BMC Roadmachine Designed to Fill Gap Between Teammachine and Granfondo.
Billed as a one bike, do it all platform, BMC has launched a new BMC Roadmachine to fall into its Endurance Line. The BMC Roadmachine will be available in three levels, the Roadmachine01 with hi-mod carbon, a more economic carbon Roadmachine02 and an alloy Roadmachine03 with a full carbon fork. Builds range from an $11,000 Di2 01 to a $2,000 Tiagra 03, with an 01 frame available for $4,700.
peloton/Images courtesy BMC
All the new Roadmachine’s will have disc brakes and through axles with a very clean new flat mount option, while the hi-mod carbon version will have an integrated carbon cockpit. The bike’s fit falls in between the Teammachine and the Granfondo, with a special spacer called a ‘Dual Cap’ on the carbon frames that allows a lower stem position, closer to the Teammachine and a taller position, similar to the Granfondo.
A smooth ride has been dialed in with the usual BMC technologies, the Tuned Compliance Concept and the Angle Compliance Concept, with the added benefit of clearance for 32mm tires and a new comfort seat post BMC categorizes a ‘D’ compliance. Both the fit and ride have been designed to fall between the Granfondo and the Teammachine, not quite as aggressive as the Teammachine, but not as laid back as the Granfondo. It is a little stiffer than the Granfondo, but not as stiff as the Teammachine.
The integrated cockpit on the carbon bikes seems a curious choice. While the ‘Dual Cap’ system and five stem lengths should provide fit options for most riders, the endurance world was hardly clamoring for cables routed through bars, stem and head tubes to shave a few watts or clean up the aesthetics. BMC does claim this internal routing is simple to build and service friendly – of course that is what every maker of an integrated cockpit claims and it has never been the case. To be fair, BMC sees the Roadmachine as a race bike and two BMC riders plan to race it at the Tour de Suisse, so perhaps there is some justification for an integrated cockpit. We’ll have to wait until we get our hands on the bike to weigh in.
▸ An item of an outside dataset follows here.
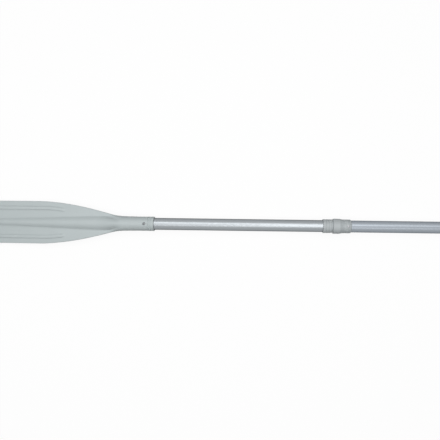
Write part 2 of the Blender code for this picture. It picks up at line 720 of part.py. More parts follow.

Of course, another concern is the fit and performance gap between the Granfondo and the Teammachine – is it wide enough to justify another bike? The Teammachine has always been a truly comfortable race bike with unbelievable acceleration and road manners. The fit in low mode is very close to the Teammachine, certainly with the 54 and 56cm bikes. A single spacer can bridge the gap. Of course, there is no disc version of the Teammachine and with this new bike, perhaps there never will be. In hi-mod, the bike fit is quite close to the Granfondo, slightly longer in the the small sizes and slightly shorter in bigger sizes. The Granfondo is already a disc bike and offers very similar tire clearance, 35mm to 32mm.
In many ways the gap this bike is designed to fit feels quite narrow, perhaps the Granfondo platform will be mothballed in the future. We’ll have to wait for a long term test bike to answer these questions.